---------- INPUT RECORDS

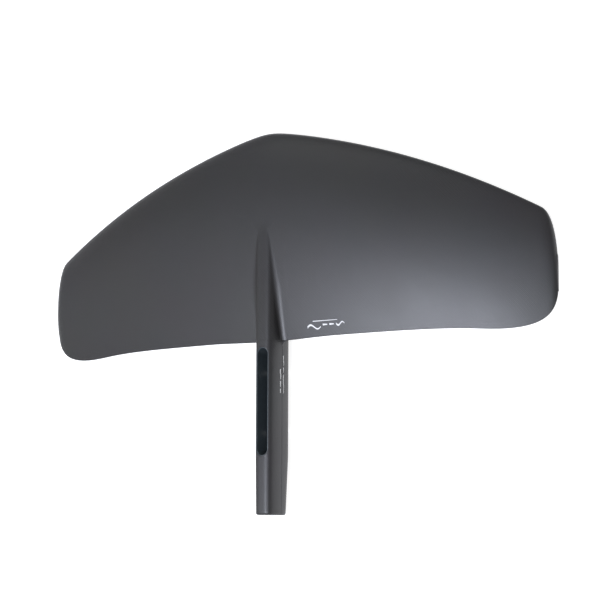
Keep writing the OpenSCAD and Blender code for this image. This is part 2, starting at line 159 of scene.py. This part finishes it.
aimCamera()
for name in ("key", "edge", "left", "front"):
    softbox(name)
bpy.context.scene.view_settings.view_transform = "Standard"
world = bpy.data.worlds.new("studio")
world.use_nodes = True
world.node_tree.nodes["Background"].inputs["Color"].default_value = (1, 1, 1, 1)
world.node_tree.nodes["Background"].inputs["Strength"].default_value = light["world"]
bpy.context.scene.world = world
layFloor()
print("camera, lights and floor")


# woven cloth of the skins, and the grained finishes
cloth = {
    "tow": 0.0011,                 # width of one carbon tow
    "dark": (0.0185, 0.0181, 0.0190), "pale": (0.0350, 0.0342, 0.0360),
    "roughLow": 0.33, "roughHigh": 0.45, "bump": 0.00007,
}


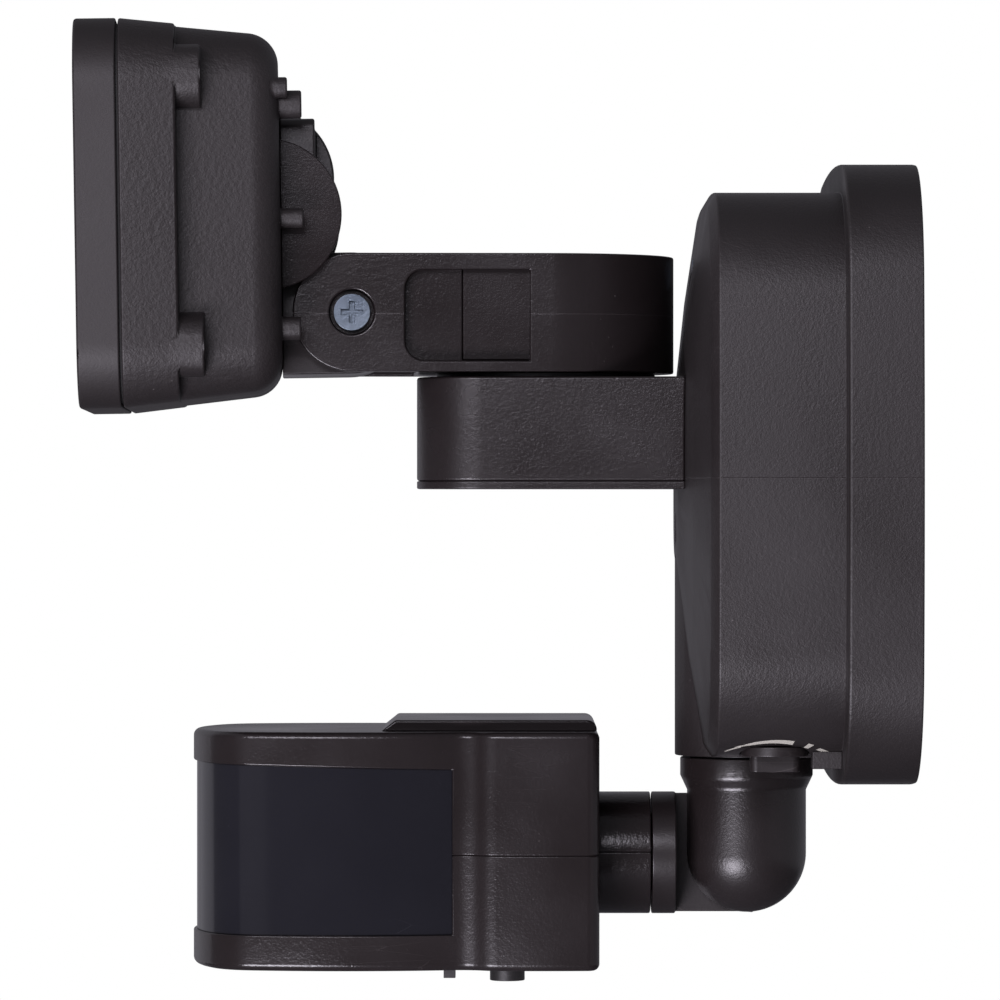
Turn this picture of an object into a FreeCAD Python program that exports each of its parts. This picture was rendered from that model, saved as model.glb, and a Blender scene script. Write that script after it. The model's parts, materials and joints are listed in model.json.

--------------------

=== WHAT IS EXPECTED ===
Extract each line from the entries above that contains the string "this".

=== WRITTEN RESPONSE ===
Keep writing the OpenSCAD and Blender code for this image. This is part 2, starting at line 159 of scene.py. This part finishes it.
Turn this picture of an object into a FreeCAD Python program that exports each of its parts. This picture was rendered from that model, saved as model.glb, and a Blender scene script. Write that script after it. The model's parts, materials and joints are listed in model.json.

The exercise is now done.